Wednesday, January 5, 2011

Is this whining? Isn't it all?

"Those who do not learn from the past, are condemned to repeat it" or something like that, or at least, that's what my history teacher would tell us. A lot of times, I feel like this journey into adulthood/wanna-be parenthood is nothing but a mindless trek in a circle-shaped desert (cue the Israelite reference). Most of what I have to say, I've already said, but until I can see some ridiculously huge changes, it's just where I am.
I'm so frustrated.
When I first began my life as an undercover blogger, I was pregnant. The original blog, held on MySpace, eventually hit 10000 hits and then I took it down. I re-started it on Facebook, and then, eventually, came to BlogSpot. To go back, and read the blogs from beginning through today, is a ride on a rollercoaster of crap, really--that's the only word I have for it. Sure, that's depressing, but what else am I going to say? What, life is fantastic? I'm achieving my heart's desire? I feel so totally blessed? I may be a decent writer, but if I can sell you that, I need to find a career selling swamp land in Florida. No, life is NOT fantastic--I'm NOT getting what I want--I'm NOT seeing ANYTHING come into fruition, and no, I don't feel particularly "blessed."
I know, I know (cue my mother's voice) I have a lot to be thankful for. I'm employed, my husband is employed, I don't have a car payment, and my dog is happy to see me. This life, though--this isn't what I bargained for, and I can't quite see the forest through the trees.
I'm disappointed, and I can't shake it.
I feel like Debbie Downer, and I'm sorry. I'm sorry that I'm not happy-go-lucky Cassidy, that I'm not giggly or quirky or energetic, or any of the personality traits I so freely exhibited pre-11/06 (okay, sometimes I am, but it used to be all the time). I'm sorry that I've become cynical, that I've become angry, and that in my disappointment, I've become ungrateful.
My New Year's resolution is to somehow, someway, find a way to become thankful for where I am right now. I don't know if that's even possible, but I have to find a way. If I can't become truly grateful for where God has me, I will never get over being so damn mad at Him for ruining my life.
Yeah, I just said that. Sue me (cue lightning strike).
He gives, and He takes away. And He has.
There will come a point in my life where I look back at where I am right now, and I read these words, and say to myself, "Wow, Cassidy--you were so bitter, so angry. Yet God loved you even then...look at how He worked everything out for the good you have right now!" I know that time will come.
It is not right now.
I have faith.
That doesn't mean that I have to be happy here, in this place, at this time. I'm not.
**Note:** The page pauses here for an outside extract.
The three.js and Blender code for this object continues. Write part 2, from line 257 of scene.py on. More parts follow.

God woos us--His Holy Spirit draws us in, holds us close--He wraps His arms around us, even when we're covered in thorns. I am prickly right now--I don't want anyone to know how much I am really in a pit right now, and I sure as heck don't want anyone to tell me how great God is. We sang a song on Sunday that talked about how God is faithful, and someone came up to me and very kindly said, "I saw you singing that--I know that was very hard." That was so loving, for her to say that to me--she gets it. She knows that I can sit here and tell you, "God is faithful. God loves you. He loves me," and I can choke on it. I can choke on it, not because I don't believe it's true--I know it is--but because I don't feel it right now. He feels as far away as Neptune, and I don't understand why I've had to go through these last four years of hell.
I am not thankful for this. I am not thankful that my daughter died, that I can't have any more children, that it would take some unspeakable miracle for things to be "fine." I'm not. Don't give me crap about this building character, because that's a cliche people say when they're too proud to admit that they don't know what kind of encouragement to offer. The friends who have been the most awesome through this have either gone through it themselves, or have been through a deep enough loss that they understand the stupidity of triteness.
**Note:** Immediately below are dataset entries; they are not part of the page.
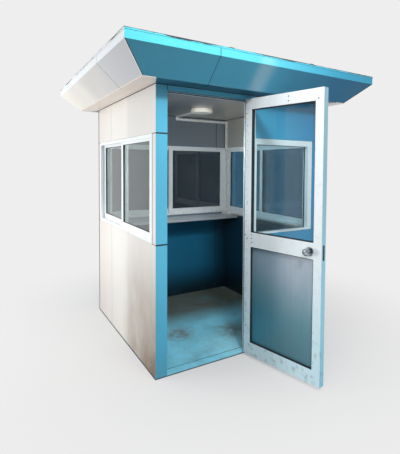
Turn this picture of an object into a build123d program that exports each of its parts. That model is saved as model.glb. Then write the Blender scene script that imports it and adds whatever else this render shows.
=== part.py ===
from build123d import *
import math
import os

os.makedirs("parts", exist_ok=True)

# Security guard booth: four panel walls between corner posts, a sliding window on three sides,
# a fixed window and an outward opening door in front, under a roof with flared, mitred eaves.
# Millimetres. +X right along the front, +Y from front to back, +Z up.
# The origin is the centre of the booth's base, on the ground.

# Shell
booth_width = 1660
booth_depth = 1660
wall_height = 2200
wall_thickness = 68
floor_thickness = 15
front_post_width = 92
back_post_width = 68
post_corner_radius = 3

# Joints between the cladding panels
joint_width = 5
joint_depth = 4
side_joint_from_front = 1170
lining_joint_from_corner = 137

# Windows
sill_height = 1010
head_height = 1840
frame_face = 27
frame_channel_cover = 10
frame_proud = 3
frame_lip = 6
frame_divider = 5
sash_thickness = 24
sash_play = 1
sash_lift = 4
sash_stile = 53
sash_meeting_stile = 46
sash_top_rail = 31
sash_bottom_rail = 58
glass_thickness = 5
glass_bite = 8
fixed_frame_face = 50
fixed_frame_sill = 15
fixed_bead_step = 12
fixed_bead_depth = 20

# Doorway and door leaf
mullion_width = 26
door_width = 738
door_gap = 6
header_height = 38
leaf_thickness = 52
leaf_stile = 68
leaf_top_rail = 88
leaf_bottom_rail = 107
mid_rail_height = 120
mid_rail_below_knob = 55
leaf_glass_thickness = 6
leaf_panel_thickness = 8
leaf_bite = 9
gasket_width = 5
gasket_setback = 3
gasket_depth = 8
stop_width = 12
stop_gap = 5
door_open_angle = 102.4

# Hinges
hinge_heights = (260, 1090, 1920)
hinge_length = 99
hinge_play = 0.3
knuckle_radius = 6
pin_radius = 2.5
pin_clearance = 0.3
pin_offset = 9
hinge_plate = 3
hinge_plate_start = 9
hinge_leaf_width = 30
hinge_jamb_width = 17
hinge_strap = 4

# Knob set and latch
knob_backset = 100
knob_height = 990
rose_radius = 33
rose_thickness = 8
rose_edge_radius = 3
knob_seat_gap = 0.3
knob_neck_radius = 11
knob_neck_length = 22
knob_head_radius = 26
knob_head_length = 32
knob_head_round = 9
knob_recess_radius = 13
knob_recess_depth = 2
button_radius = 6
button_proud = 2
key_plug_radius = 8
key_slot_width = 2
key_slot_height = 9
key_slot_depth = 6
spindle_radius = 5
spindle_clearance = 3
latch_plate_width = 25
latch_plate_length = 110
latch_plate_thickness = 3
latch_bolt_width = 13
latch_bolt_height = 28
latch_bolt_recess = 1
strike_plate_length = 80
strike_pocket_depth = 20

# Roof
panel_sheet = 4
soffit_width = 156
soffit_lap = 57
eaves_overhang = 334
fascia_bottom = 2370
fascia_height = 66
eaves_joint_from_corner = 350
mitre_inset = 60
roof_sheet_thickness = 3
drip_lip = 10
drip_thickness = 2
cover_strip_width = 40
cover_strip_height = 4
cover_strip_count = 2

# Inside
desk_depth = 300
desk_below_sill = 20
desk_thickness = 25
desk_edge_radius = 3
lamp_x = 70
lamp_y = 130
lamp_radius = 121
lamp_height = 35
lamp_base_height = 12
lamp_base_inset = 4
lamp_round = 14
trunking_width = 25
trunking_depth = 16
trunking_from_corner = 22
trunking_below_ceiling = 22
socket_width = 45
socket_length = 150
socket_height = 45
socket_edge_radius = 3

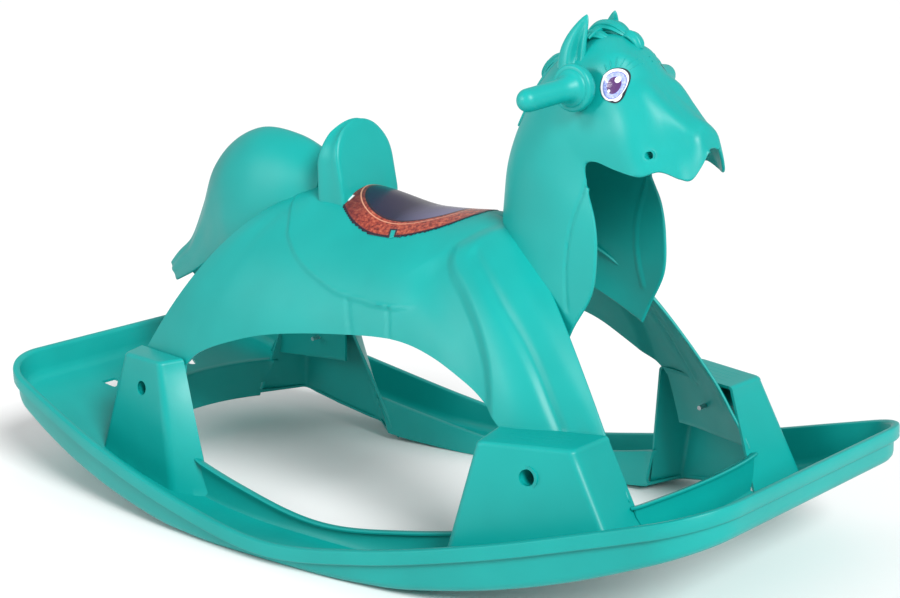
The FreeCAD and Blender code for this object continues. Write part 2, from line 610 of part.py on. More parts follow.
# ---------------------------------------------------------------- labels
def saddle_label():
    """The printed sheet on the seat, an oval seen from above."""
    sheet = thin_skin(body_rows(), LABEL_GAP, LABEL_GAP + LABEL_THICKNESS)
    oval = Part.Ellipse(Vec(LABEL_MIDDLE_X, 0, LABEL_LOWEST), LABEL_HALF_LENGTH, LABEL_HALF_WIDTH).toShape()
    prism = Part.Face(Part.Wire([oval])).extrude(Vec(0, 0, TALL))
    sheet = sheet.common(prism).cut(arched_block(-LABEL_MARGIN))
    return max(sheet.Solids, key=lambda solid: solid.Volume)


def eye_label(side):
    sheet = thin_skin(neck_rows(), LABEL_GAP, LABEL_GAP + LABEL_THICKNESS)
    x, z = EYE_MIDDLE
    return sheet.common(Part.makeCylinder(EYE_R, TALL, Vec(x, 0, z), Vec(0, side, 0))).Solids[0]


def main():
    os.makedirs("parts", exist_ok=True)
    body_skin = thin_skin(body_rows(), -WALL, 0.0)
    save(rocker_base(body_skin), "rocker_base")
    save(body_shell(), "body_shell")
    save(neck_head(), "neck_head")
    save(backrest(), "backrest")
    save(tail(), "tail")
    save(grip_right(), "grip_right")
    save(grip_left(), "grip_left")
    save(grip_lock_screw(), "grip_lock_screw")
    save(leg_screws(FRONT_HOLE[0], body_skin), "front_leg_screws")
    save(leg_screws(REAR_HOLE[0], body_skin), "rear_leg_screws")
    save(upright_screws(NECK_SCREWS, NECK_TONGUE_Z[0]), "neck_screws")
    save(upright_screws(BACKREST_SCREWS, BACKREST_SCREW_Z), "backrest_screws")
    save(upright_screws(TAIL_SCREWS, TAIL_SCREW_Z), "tail_screws")
    save(saddle_label(), "saddle_label")
    save(eye_label(-1), "eye_label_right")
    save(eye_label(1), "eye_label_left")


main()
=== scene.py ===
import math
import bmesh
import bpy
import numpy as np
from mathutils import Matrix, Vector


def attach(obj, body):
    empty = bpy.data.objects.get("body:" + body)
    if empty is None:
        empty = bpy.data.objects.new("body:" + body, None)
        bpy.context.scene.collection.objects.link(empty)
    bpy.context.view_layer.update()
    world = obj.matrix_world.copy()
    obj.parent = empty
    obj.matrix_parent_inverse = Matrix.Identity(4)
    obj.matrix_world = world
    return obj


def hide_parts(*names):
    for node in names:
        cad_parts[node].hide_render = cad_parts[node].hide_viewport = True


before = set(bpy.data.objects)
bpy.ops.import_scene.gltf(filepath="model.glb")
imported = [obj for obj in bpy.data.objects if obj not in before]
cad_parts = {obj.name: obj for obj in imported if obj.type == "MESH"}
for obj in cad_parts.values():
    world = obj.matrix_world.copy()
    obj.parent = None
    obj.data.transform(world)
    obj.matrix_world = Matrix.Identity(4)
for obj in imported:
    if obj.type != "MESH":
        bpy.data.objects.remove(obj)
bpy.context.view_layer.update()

# Lengths below are millimetres in the part's frame, and MM turns them into Blender's metres.
# +X is towards the nose, +Y is the horse's left, and +Z is up from the floor.
MM = 0.001
WALL = 3.0

# ---- camera ----
CAMERA_AT = (1322.6, -1452.9, 654.0)
CAMERA_AZIMUTH, CAMERA_ELEVATION, CAMERA_ROLL = 41.31, 12.70, -1.98
CAMERA_LENS = 80.0

# ---- tray ----
END_X, SIDE_Y, CORNER_R = 462.0, 226.0, 62.0
SIDE_R, CORNER_Y = 2003.3, 122.3         # radius of the bowed sides, and where the corner arcs are centred
RIM_LINE = [(0, 22), (120, 37), (250, 65), (370, 97), (480, 128)]
SOLE_LINE = [(0, 0), (70, 0), (120, 2), (175, 7), (273, 26), (365, 53), (480, 97)]
OPENING = [(174, 149), (336, 93), (350, 0)]           # front half: side end, corner, middle
OPENING_REAR = [(-178, 138), (-322, 100), (-338, 0)]
OPENING_HALF_WIDTH = 150.0
FLOOR_OPENING = [(-424, 68), (-424.5, 62), (-424.5, 49), (-421, 46.5), (-411, 57), (-409.5, 61), (-411.5, 63)]

# ---- pedestals: rear inner, rear outer, front outer and front inner corners, for the horse's left side ----
PEDESTAL_TOP = 146.0
FOOT_Z = -10.0
TOP_ROUND, TOP_INSET = 5.0, 4.5          # height and depth of the rounding round a pedestal's top
FOOT_CORNER_R, TOP_CORNER_R = 7.0, 6.5
FRONT_TOP = [(210, 124), (224, 176), (311, 150), (311, 99)]
FRONT_FOOT = [(163, 168), (182, 196), (390, 152), (367, 77)]
REAR_TOP = [(-219, 122), (-228, 148), (-293, 139), (-302, 109)]
REAR_FOOT = [(-159, 145), (-200, 165), (-335, 162), (-356, 88)]
FRONT_HOLE, REAR_HOLE = (272.0, 118.0), (-258.0, 114.0)
HOLE_R = 7.5
WELL_END_Y = 118.0                       # how far from the middle the screw wells end
LEG_ROOM = 12.0                          # how far a pedestal's hollow opens towards the horse

# ---- shells: crest x, z, edge x, half width, edge z, then how soon y, z and x travel along a rib ----
BODY_RIBS = [
    (-126, 315, -330, 110, 90, 1.70, 2.0, 1.40),
    (-118, 316, -288, 117, 90, 1.80, 1.9, 1.30),
    (-110, 316, -246, 123, 90, 1.85, 1.8, 1.25),
    (-98, 315, -208, 125, 90, 1.90, 1.8, 1.20),
    (-66, 313, -160, 126, 90, 1.90, 1.8, 1.20),
    (-30, 311, -100, 126, 90, 1.90, 1.8, 1.20),
    (6, 309, -22, 126, 90, 1.90, 1.8, 1.20),
    (42, 309, 72, 127, 90, 1.90, 1.8, 1.20),
    (70, 310, 135, 129, 90, 1.90, 1.8, 1.20),
    (88, 311, 180, 130, 90, 1.90, 1.8, 1.15),
    (100, 311, 216, 129, 90, 1.85, 1.8, 1.10),
    (107, 310, 252, 125, 90, 1.80, 1.8, 1.05),
    (112, 309, 292, 114, 90, 1.60, 1.85, 1.00),
    (115, 308, 333, 98, 90, 1.35, 1.9, 1.00),
]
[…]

So, that's my goal for this year. Find a way to be thankful in the midst of the four-year-long desert that's been my life. Find a way to be grateful, to a God that I'm in love with, but am very distraught with (distraught = angry, confused, lost, disoriented, frustrated--you get the point).
As far as children go, things are up in the air. In September, I was on a high--a combination of an awesome womens' retreat, with the approval of my OB to try to get pregnant. October/November marked the 4th anniversary of Hannah's birth/death, and December threw a curveball at us when my cardiologist told me I wouldn't survive a pregnancy due to my heart condition. Yesterday, a second/third opinion confirmed it. I told God on the way home today that I would really like something happy to happen--I need something uplifting, so I'm holding out for that. I'm in a rut, and I don't like it.
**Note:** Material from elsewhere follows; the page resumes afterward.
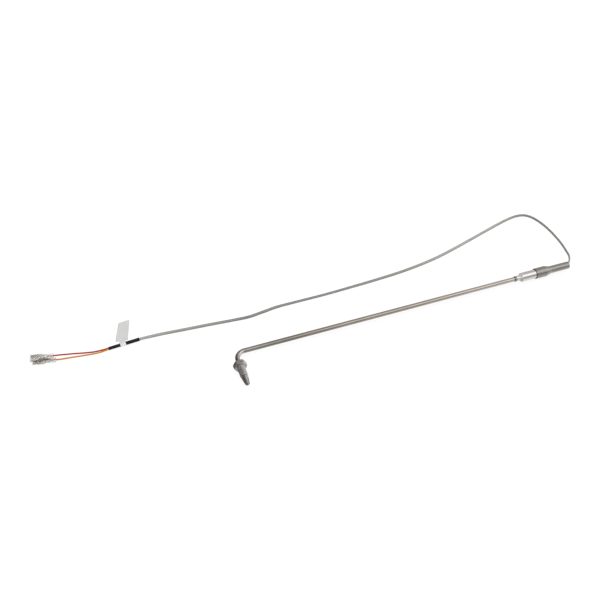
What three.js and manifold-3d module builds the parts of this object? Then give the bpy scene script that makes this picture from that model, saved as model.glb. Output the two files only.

Find something to be thankful for, and praise God for it. That's my goal. Every day, something new, that isn't trite (i.e., "thank you for my T-shirt...clouds...snow..." etc.). In finding the things I can be thankful for, and am thankful for, perhaps this haze of "crapitude" will dissipate and I can get back to being who I know I am (instead of Sad Cassidy. I don't like her much, but she won't shut up). I need to come to terms with where I am, and find a way to be thankful, or else when the time comes to get out of this place, I'll be in such a self-focused fog that I won't see the exit signs. I've got to get my focus back. The disappointments of men can't possibly be as crushing when they're seen through the eyes of a thankful heart, right? It's got to get better....it has to.
It will. One foot in front of the other...because if I stop, I'm on quicksand.